The halau proved as popular as ever in last year’s 50th anniversary competition but Yamanaka said it will be nice “to sit back and relax this year.”

“There’s still plenty of things to do and we’ll be performing around town here and there,” Yamanaka said. “But as far as competition, I just get to sit back on my own couch and watch it. It’s gonna be pretty exciting.”

On being nominated for 10 Hokus, Yamanaka said: “It’s really a blessing, whatever happens. Just being nominated is huge already and I’m thankful.”

Other performers in the free, all-day event included: Halau O Kekuhi under the direction of kumu hula Kekuhi Keali‘ikanaka‘oleohaililani; Halau Na Pua O Uluhaimalama under the direction of kumu hula Emery Aceret; Hula Halau Ke ‘Olu Makani O Mauna Loa under the direction of kumu hula Meleana Manuel; Na Lei Liko Ola‘a under the direction of kumu hula Kimo Kekua; Toa Here, a Tahitian dancing troupe from Hilo under the direction of Romi Salvador; and Te Waka Huia, a five-time national champion Maori dance troupe from Aotearoa (New Zealand).

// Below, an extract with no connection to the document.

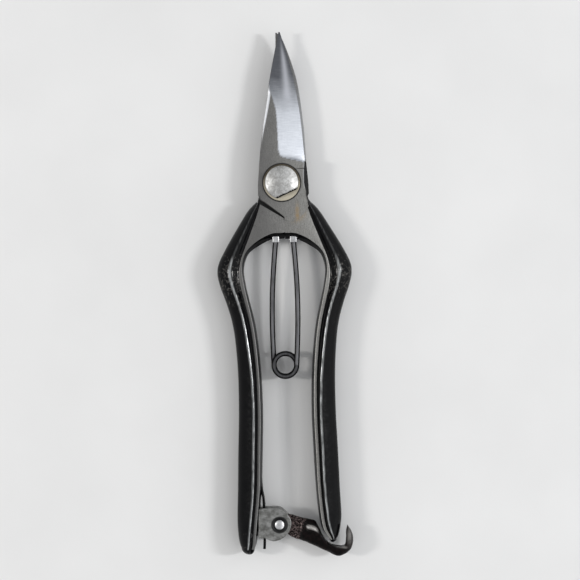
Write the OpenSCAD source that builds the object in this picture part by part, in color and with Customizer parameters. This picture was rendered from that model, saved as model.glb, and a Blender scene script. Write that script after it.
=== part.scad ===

The troupe from Auckland will be among the featured performers at Wednesday night’s Ho‘ike at Edith Kanaka‘ole Multipurpose Stadium, as will Halau O Kekuhi, which has performed at thefree exhibition of hula and Polynesian dance since 1997.

“It’s an honor for us,” said Tapeta Wehi, who directs the five-time Te Matatini Kapa Haka Festival champions with his wife, Annette. “We’re indigenous people from Aotearoa and we are the first to be invited here to perform our culture.”